When reflecting on lessons learned from banking stability in the US and Europe, he expressed concern over the speed in which depositors withdrew funds from the failed banks at the height of the crisis.

“In the case of SVB, a third of the deposits left in a matter of hours in the UK subsidiary. So that’s very, very fast,” he said.

Another key concern, he added, is the treatment of additional tier 1 (AT1) bonds, or “hybrid bonds”, higher yield bank instruments with no maturity date.

This issue, he said, surfaced following the decision by the Swiss Financial Market Supervisory Authority (FINMA) to write off CHF 16 billion (AU$25.6 billion) AT1 capital notes issued by Credit Suisse.

The move was designed to ensure local competitor UBS would have enough capital to secure its AU$4.8 billion acquisition of Credit Suisse, helping to fund costs associated with the takeover.

But the move rattled markets, casting doubt over the security of AT1 investments.

Mr Lonsdale noted the move broke convention, with shareholders typically carrying the cost of a bank failure.

“Usually, you would see shareholders actually be the ultimate carriers of the loss where an entity is in trouble,” he said.

“Now, in Credit Suisse’s case, the AT1 holders bore quite a lot of that burden.

The APRA chair said developments in Switzerland warranted a review of the “hierarchy” of risk associated with the collapse of a publicly listed institution.

He said this was particularly important in Australia, given retail investors have higher relative exposure to AT1 bonds.

“That is an interesting issue that we need to think about, as well as the guarantees that were applied by governments globally,” Mr Lonsdale observed.

Amy Xie Patrick, head of income strategies at Pendal Group, was among a number of observers to flag such risks upon the initial news of the bond wipeout in Switzerland.

The Pendal analyst said the Credit Suisse write-off should serve as a warning for Australian bondholders.

“…The wiping-out of Credit Suisse AT1 bondholders will be a wake-up call for parallel assets in Australia,” she said.

“In coming days, the market will be rightly asking whether the risks have been adequately priced in to domestic subordinated bank bonds.

“Is the market making the right assumptions about call dates and maturity dates? Do hybrids pay enough extra coupon for the risk that those coupons might be switched off?
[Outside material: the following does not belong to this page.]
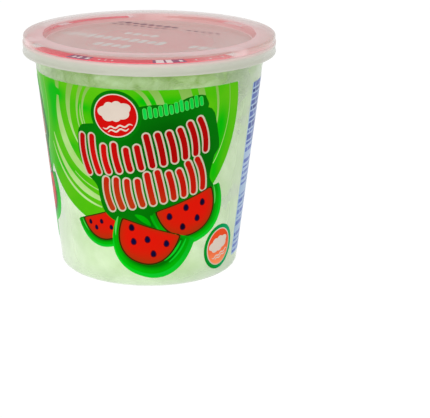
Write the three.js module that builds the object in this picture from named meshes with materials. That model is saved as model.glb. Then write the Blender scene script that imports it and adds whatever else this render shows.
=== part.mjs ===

Are there ways to construct portfolios that offer better sleep at night?”

Given the higher stake, Ms Xie Patrick said she expects Australian investors are likely to demand higher returns for future hybrid bond exchanges.

The European Central Bank (ECB) criticised the Credit Suisse write-off in a joint statement alongside the Single Resolution Board (SRB), and the European Banking Authority (EBA).

Pointing to reforms recommended by the Financial Stability Board following the GFC, the European regulators stressed common equity instruments should be the first to absorb the losses of a troubled banking institution, before considerations of a wipeout of AT1 capital notes.